Last year there were many questions about using Botulism vaccine. We have discussed it here and with colleagues and have decided to recommend its use to our clients. We vaccinated all of our own horses last Fall and the process was smooth without any complications.
The disease is not new. It is caused by botulism toxin, produced by a bacteria, Clostridium botulinum. The resultant disease is in the form of paralysis. This toxin is a neuroparalytic unlike its “cousin” tetanus (Clostridium tetani) which is a neurostimulant. This disease is just as deadly as tetanus and horses are exquisitely susceptible. Like with tetanus, botulism is ubiquitous in the environment and all horses are at risk. It is not something we see commonly but recent weather changes and hay availability seem to be helping create an increase in the number of cases – causing us to rethink the value of vaccination.
Adult horses most often see botulism as forage poisoning. This results when the horse ingests preformed botulism toxin and then absorbs it through the intestine. Typically this occurs due to decaying vegetable material with bacterial proliferation and toxin production, rather than from contamination by a dead animal. A carcass in hay can still serve as a disease source for your horse. Some animals have the toxin in their intestinal tracts and as they decay that toxin can contaminate the hay. As mentioned, horses are very susceptible to this toxin and hay that cattle ate safely could still poison and kill a horse. The most frequent culprit is ensilage, or plastic wrapped haylage bales, but any improperly cured hay, or hay containing a carcass, could pose a threat.
Foals are more commonly affected by a variant of the disease called toxicoinfectious botulism. The C. botulinum bacteria persist in soils for a very long time, as spores. Foals may ingest these spores and then toxin is produced in their digestive systems. Adult horses are more protected by a robust intestinal flora as well as more developed digestive enzymes and acids (think of human babies that should not be fed honey while adults can).
Horses affected by this toxin usually show signs within 24 hours. Early signs may be subtle, like difficulty swallowing, more saliva, and taking longer to eat. Dilated pupils may be noticed. As the disease progresses more obvious weakness is apparent. In this case, just weakness, not the clumsiness or ataxia we see with other neurologic diseases like EPM. Muscle tremors or fasciculations may be observed (affected foals are called “shaker foals”). Eventually the horse will go down and die from respiratory failure.
Treatment of this disease is often unrewarding.
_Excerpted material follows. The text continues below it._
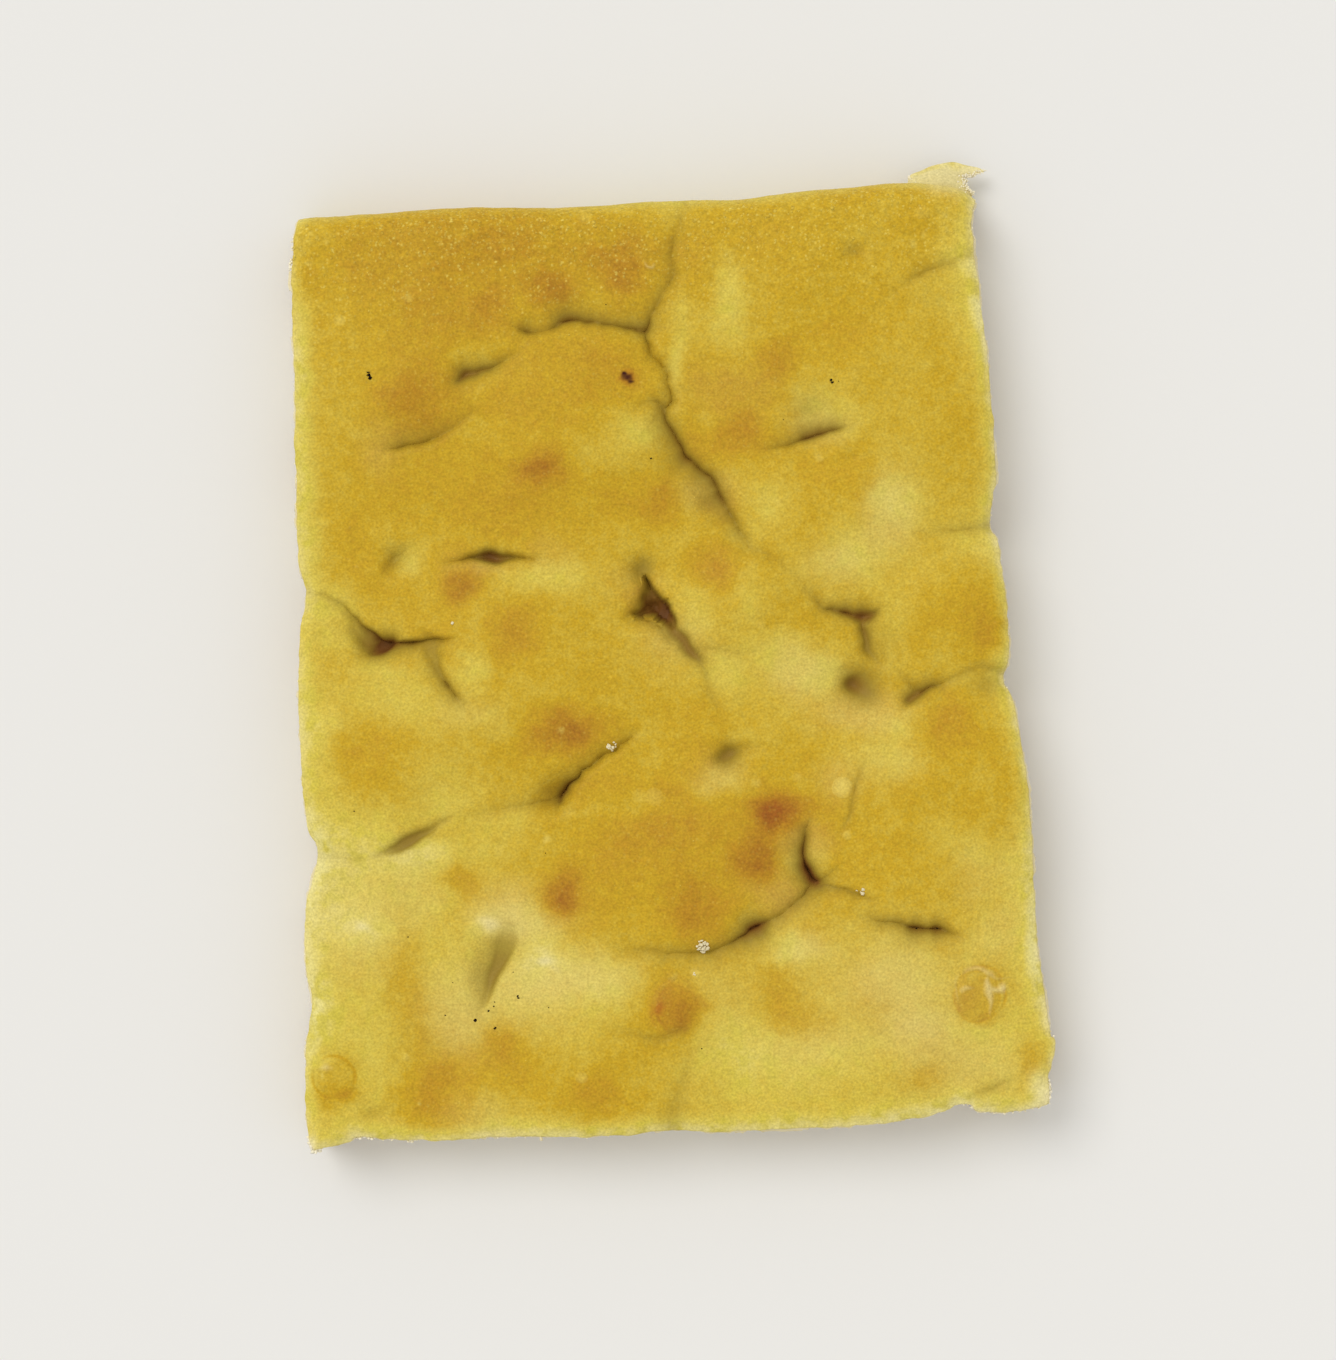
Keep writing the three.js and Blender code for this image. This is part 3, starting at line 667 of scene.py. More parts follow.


# Baked, oiled bread crust. It gives a satin gold skin that browns in soft blotches where a pillow
# stood proud, stays pale where it was shaded, and is peppered with pinhead blisters.
# shade is painted into this colour down in the folds and hollows: olive, then brown, then nearly black
crustLook = {
    "tones": [(0.0, "#e1d484"), (0.25, "#d4be4e"), (0.5, "#c49f21"), (0.72, "#b6871f"), (1.0, "#9a5f1d")],
    "creamTone": "#ebdda2",
    "soakedTone": "#cbba40",
    "rosyTone": "#a34a16",
    "dotTone": "#e0c75c",
    "scorchTone": "#3d140c",
    "roughness": (0.42, 0.6),
    "ior": 1.45,
    "specular": 0.15,
    "blotchSize": 9.0,
    "mottleSize": 2.4,
    "soakedSize": 3.8,
    "pebbleSize": 1.15,
    "grainSize": 0.7,
    "flourSize": 0.5,  # flour is finer than this, and is drawn as coarse as it needs to show
    # each noise that is used: which size it has, and its detail
    "noises": {
        "blotch": ("blotchSize", 3.0), "mottle": ("mottleSize", 3.0), "grain": ("grainSize", 3.0),
        "soaked": ("soakedSize", 4.0), "pebble": ("pebbleSize", 2.0), "flour": ("flourSize", 1.0),
        "swell": ("mottleSize", 2.0), "push": ("grainSize", 2.0),
    },
    "unevenBaking": {"blotch": 0.16, "mottle": 0.2, "grain": 0.16},
    "unrest": (1.2, 0.45),  # browner places are more uneven
    "soakedFrom": (0.47, 0.63),
    "soakedMost": 0.8,
    "soakedBake": (0.42, 0.22),  # only pale dough is soaked
    "flourAmount": 0.62,
    "pebbleAmount": 0.22,
    "pebbleDots": (1.6, 0.55),  # pebbles are rougher among the blisters
    # spacing, inner and outer radius as shares of it, how far each is pushed out of round
    "dotLayers": [(0.95, 0.06, 0.45, 0.7), (1.7, 0.06, 0.3, 0.5)],
    "dotRarity": 2.6,
    # painted shade down in a fold: from, to, largest share, tone
    "foldShadeBands": [(0.0, 0.5, 0.8, "#927a2a"), (0.45, 1.0, 1.0, "#7f5123"), (0.9, 1.6, 1.0, "#4a2f15")],
    "relief": {"grain": 0.09, "swell": 0.12},
    "dotRelief": 0.08,
    "bump": 0.8,
}


def bakedSkin(tree, look):
    coords = addNode(tree, "ShaderNodeTexCoord").outputs["Object"]
    bake, fold, scorch, dots, cream, rosy, pale = (
        addNode(tree, "ShaderNodeAttribute", attribute_name=name).outputs["Fac"]
        for name in ("bake", "fold", "scorch", "dots", "cream", "rosy", "pale")
    )
    noise = {
        name: addNode(tree, "ShaderNodeTexNoise", {
            "Vector": coords, "Scale": perMetre(look[size]), "Detail": detail,
        })
        for name, (size, detail) in look["noises"].items()
    }
    slope, least = look["unrest"]
    unrest = addNode(tree, "ShaderNodeMath", {0: bake, 1: slope, 2: least}, operation="MULTIPLY_ADD")
    baked = bake
    for name, amount in look["unevenBaking"].items():
        uneven = addNode(tree, "ShaderNodeMapRange", {
            "Value": noise[name], "To Min": -amount / 2, "To Max": amount / 2,
        }, clamp=False)
        baked = addNode(tree, "ShaderNodeMath", {0: uneven, 1: unrest, 2: baked}, operation="MULTIPLY_ADD")
    colour = addNode(tree, "ShaderNodeValToRGB", {0: baked})
    band = colour.color_ramp
    while len(band.elements) < len(look["tones"]):
        band.elements.new(0.5)
    for element, (place, tone) in zip(band.elements, look["tones"]):
        element.position = place
        element.color = colourOf(tone)

    # pale dough is uneven, lemon yellow where the oil soaked in
    low, high = look["soakedFrom"]
    soaked = addNode(tree, "ShaderNodeMapRange", {
        "Value": noise["soaked"], "From Min": low, "From Max": high, "To Max": look["soakedMost"],
    })
    browner, paler = look["soakedBake"]
    soaked = addNode(tree, "ShaderNodeMapRange", {
        "Value": bake, "From Min": browner, "From Max": paler, "To Max": soaked,
    })

    # pinhead blisters too small to model: pale dots of every strength, and a few faint discs
    discs = []
    push = addNode(tree, "ShaderNodeVectorMath", {
        0: noise["push"].outputs["Color"], 1: (0.5, 0.5, 0.5),
    }, operation="SUBTRACT")
    for spacing, inner, outer, reach in look["dotLayers"]:
        moved = addNode(tree, "ShaderNodeVectorMath", {
            0: push, 1: (spacing * reach * metre,) * 3, 2: coords,
        }, operation="MULTIPLY_ADD")
        cells = addNode(tree, "ShaderNodeTexVoronoi", {"Vector": moved, "Scale": perMetre(spacing)})
        chance = addNode(tree, "ShaderNodeSeparateColor", {"Color": cells.outputs["Color"]})
        rare = addNode(tree, "ShaderNodeMath", {0: chance, 1: look["dotRarity"]}, operation="POWER")
        kept = addNode(tree, "ShaderNodeMath", {0: rare, 1: dots}, operation="MULTIPLY")
        discs.append(addNode(tree, "ShaderNodeMapRange", {
            "Value": cells, "From Min": outer, "From Max": inner, "To Max": kept,
        }, interpolation_type="SMOOTHSTEP"))
    dot = addNode(tree, "ShaderNodeMath", {0: discs[0], 1: discs[1]}, operation="MAXIMUM")
    layers = [(soaked, "soaked"), (dot, "dot"), (pale, "dot"), (rosy, "rosy"), (cream, "cream")]
    for share, name in layers:
        colour = addNode(tree, "ShaderNodeMix", {
            0: share, 6: colour, 7: colourOf(look[name + "Tone"]),
        }, data_type="RGBA")

    # fine grain and pebbling, lighter and darker without a change of hue
    slope, least = look["pebbleDots"]
    rough = addNode(tree, "ShaderNodeMath", {0: dots, 1: slope, 2: least}, operation="MULTIPLY_ADD")
    half = look["flourAmount"] / 2
    grain = addNode(tree, "ShaderNodeMapRange", {
        "Value": noise["flour"], "To Min": 1 - half, "To Max": 1 + half,
    }, clamp=False)
    half = look["pebbleAmount"] / 2
    pebbles = addNode(tree, "ShaderNodeMapRange", {
        "Value": noise["pebble"], "To Min": -half, "To Max": half,
    }, clamp=False)
    light = addNode(tree, "ShaderNodeMath", {0: pebbles, 1: rough, 2: grain}, operation="MULTIPLY_ADD")
    colour = addNode(tree, "ShaderNodeVectorMath", {0: colour, 1: light}, operation="MULTIPLY")

    # painted shade in the folds: olive first, then brown, then nearly black
    for low, high, most, tone in look["foldShadeBands"]:
        share = addNode(tree, "ShaderNodeMapRange", {
            "Value": fold, "From Min": low, "From Max": high, "To Max": most,
        })
        colour = addNode(tree, "ShaderNodeMix", {0: share, 6: colour, 7: colourOf(tone)}, data_type="RGBA")
    colour = addNode(tree, "ShaderNodeMix", {
        0: scorch, 6: colour, 7: colourOf(look["scorchTone"]),
    }, data_type="RGBA")

    relief = addNode(tree, "ShaderNodeMath", {0: dot, 1: look["dotRelief"]}, operation="MULTIPLY")
    for name, height in look["relief"].items():
        relief = addNode(tree, "ShaderNodeMath", {
            0: noise[name], 1: height, 2: relief,
        }, operation="MULTIPLY_ADD")
    bump = addNode(tree, "ShaderNodeBump", {"Height": relief, "Strength": look["bump"], "Distance": metre})
    glossy, dull = look["roughness"]
    shine = addNode(tree, "ShaderNodeMapRange", {"Value": noise["swell"], "To Min": glossy, "To Max": dull})
    shader = addNode(tree, "ShaderNodeBsdfPrincipled", {
        "Base Color": colour, "Roughness": shine, "IOR": look["ior"], "Normal": bump,
        "Specular IOR Level": look["specular"],
    })
    addNode(tree, "ShaderNodeOutputMaterial", {"Surface": shader})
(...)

An antiserum exists but is expensive to use and difficult to acquire. Aggressive and intensive nursing and supportive care are needed – such as tube feeding and a sling to help the horse get up and down. The prognosis is poor and most of these cases do not recover.
Botulism, while difficult and unrewarding to treat, is very preventable. The vaccine has been used for many years in places where the disease was thought to be more prevalent (most pregnant mares in KY are vaccinated to protect foals). With the rise in cases here and the increasing difficulty in ensuring a good supply of quality hay, we think it makes sense to protect your horses with this vaccine. The vaccine is given as a series of 3 doses, one month apart, the first year. Thereafter, a single annual booster will maintain immunity. Pregnant mares should be vaccinated in months 8, 9, 10 of gestation. Most adult horses could have this vaccine added as part of their Fall vaccines.